Not speaking out, not taking a side, means you’re the one who will say, later, “We didn’t know, we were not political.” If you don’t get that reference, well, you’re not much of a writer.

I’m a voracious history reader, as anyone who’s read my Vikings stories knows :). I love books that cast new light on familiar events, that see the same facts from new angles. The most astonishing thing I read in And the Show Went On: Cultural Life in Nazi-Occupied Paris, was how the French dealt with collaborators after liberation.

The women who slept with the Nazis? The politicians and policemen who served them? They all received some form of punishment.

But. The heaviest sentences were reserved for the writers. The ones who’d used their talents in the service of Nazi propaganda. It was just a given in the culture that they were, of all people, the ones who should never, ever, have turned their talents to such ends. And having done so, were deserving of the worst punishment.

Sounds like a good idea to me.

7 Comments on Reflections on a National Day of Mourning and the Duties of an Artist

  1. “When you, the author, become a person, then you kick the reader out of the stories and inhabit them yourself. ” <~ Say what now? This sentence is ridiculous.

    Uh, isn't the reader already inhabiting my story by reading about my characters and their motivations? I get the not being preachy. I understand that aspect. You can educate without beating someone over the head with your viewpoint but… what is an author exactly? Because it sounds to me like authors are supposed to be machines that churn out product and are devoid of any independent thoughts and emotions.

    Oh my gosh, I can't with this nonsense.

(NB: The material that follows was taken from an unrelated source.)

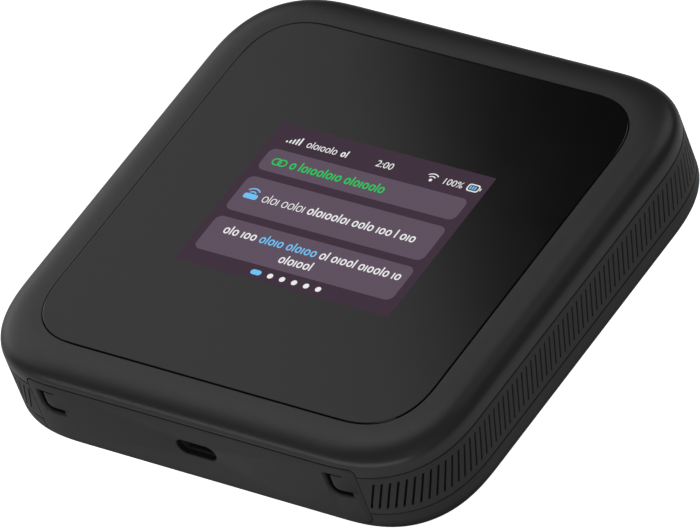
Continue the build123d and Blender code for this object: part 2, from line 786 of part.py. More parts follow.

  2. Authors need to disavow this “branding” concept foisted on us as part of a market scheme to wring yet another pint of blood from creatives. It’s part and parcel of the cult of celebrity and its primary function serves to impose censorship on the act of creativity itself. It compartmentalizes and diminishes the creative’s full range of legitimate roles in society, rendering both the person and the work into convenient aliquots of easily digested, formulaic servings to satisfy the dual demands of commercializatiion and entitlement.

    And as the saying goes… I can’t even.

  3. Well said, Brad.

  4. Reblogged this on Love's Last Refuge and commented:
    I brought up the concept of “branding” in an earlier post. Brad takes this in another direction. Good read.